As far back as 2008, years before the international community had even heard of the imposed moniker Boko Haram, the militant group had successfully run Chinese oil interests out of the potentially lucrative region. Recent estimates from the Nigerian government and related industry experts have hovered around two billion barrels of oil with roughly 14.65 trillion standard cubic feet of natural gas in the Chad Basin.

Within the past few months, Fancher says, AFRICOM “has taken it upon itself to assemble representatives for military forces in the region, along with a few European military forces, to chart out a plan for stabilizing the region specifically with respect to Boko Haram.” Well prior to the recent UN Security Council Resolution, he notes, AFRICOM had targeted April for “plotting out a military offensive against Boko Haram.”

It’s certainly not the first time AFRICOM has plotted such an offensive on African soil. In fact, its rapid expansion on the continent can mostly be credited to the dramatic events of October 2011 as Western air strikes lit up the skies of the Libyan capital, Tripoli. The Obama-backed NATO coalition had targeted longtime leader Muammar Gaddafi — considered for years to be the most powerful man in Africa, given his former chairmanship of the African Union and the stable, oil-rich nation he led for 42 years — for regime change ostensibly to implement United Nations Security Council Resolution 1973 and “an immediate ceasefire” in Libya, including an end to “current attacks against civilians.”

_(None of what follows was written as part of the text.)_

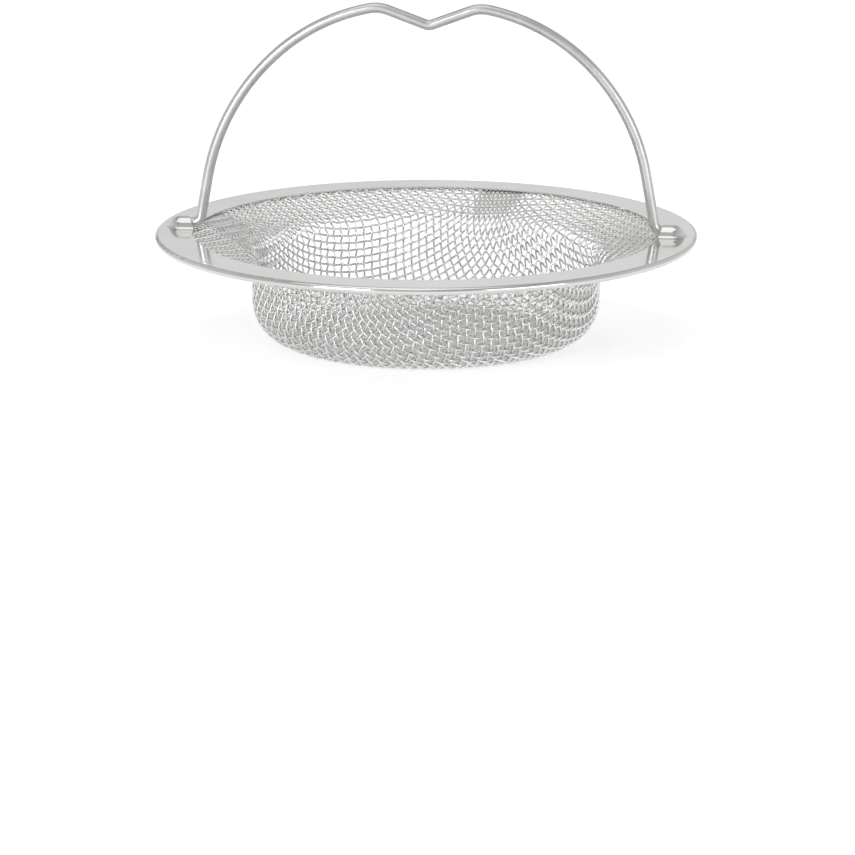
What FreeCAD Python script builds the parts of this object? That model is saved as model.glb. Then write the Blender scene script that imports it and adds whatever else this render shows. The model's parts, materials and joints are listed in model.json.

However, ulterior Western motives were apparent from the beginning of the mission. One that moved from protecting “citizens” to facilitating “regime change” to break Gaddafi’s powerful influence on the continent. As founder, primary funder and a former chair of the African Union who’d committed billions to establishing the continent’s independence from foreign manipulation—he worked toward a continental gold standard and the creation of an African Union Development Bank—Gaddafi posed a serious roadblock to foreign business interests in Africa and was a vocal critic at times of western intervention in Africa. Consistently, AFRICOM’s 2008 establishment of its headquarters in Stuttgart, Germany, rather than in Africa itself was largely a result of the Libyan leader’s cash and investment offerings to African nations who rejected U.S. requests for continental military bases. With Gaddafi eliminated, AFRICOM now has a presence by way of projects, operations or engagements in almost every country on the continent.

Such motives are far from unprecedented. The Berlin Conference, initiated in 1884, systematized Europe’s imperial desires and ushered in an era of brutal colonial activity that squashed existing forms of African self-governance for land grabs and the extraction of the continent’s natural resources. Such repression was abetted by numerous Western oil companies in the 20th century which, despite mid-century independence movements, still maintained a considerable influence over Africa’s economic and political activities. Fast forward to 2008 and one could question how much has changed given the creation of AFRICOM amidst a steadily increasing Chinese footprint on the continent and an American desire to reestablish itself through the threat or use of military might. The 2011 NATO coalition that both stoked and capitalized upon Libyan civil unrest represents a 21st-century continuum of the imperial policies established in Berlin long ago.

The emergence of armed insurgents like Boko Haram, in Nigeria has recently over-shadowed its recognition as Africa’s most populous nation, its largest economy and biggest oil producer. Given ongoing corruption and the foreign extraction of much-needed resources and revenues, large parts of the country lack basic infrastructure while disparities in wealth and education are substantial. Such inequity and instability provide a breeding ground for reaction and ideological fervor.

And once the terror spreads, what better way to capitalize upon such instability then to wage conflicts by proxy where Western business interests can appear as if their hands are clean while extracting oil revenues to the tune of billions? Or, as Dan Glazebrook stated in his May 2012 article for Counterpunch, “The invasions of Iraq and Afghanistan showed the West that wars in which their own citizens get killed are not popular. … AFRICOM is designed to ensure that in the coming colonial wars against Africa, it will be Africans who do the fighting and dying, not Westerners.”

But in person or by proxy, “AFRICOM has no business in Africa in the first place,” Fancher says. “To the extent there are military needs, Africa has its own armies and those are the military forces most appropriate for addressing the security concerns within their own countries.”

What they don’t need, Fancher continues, is “the United States jumping into these situations.”

But, he adds, “the U.S. does it because it has its own agenda.”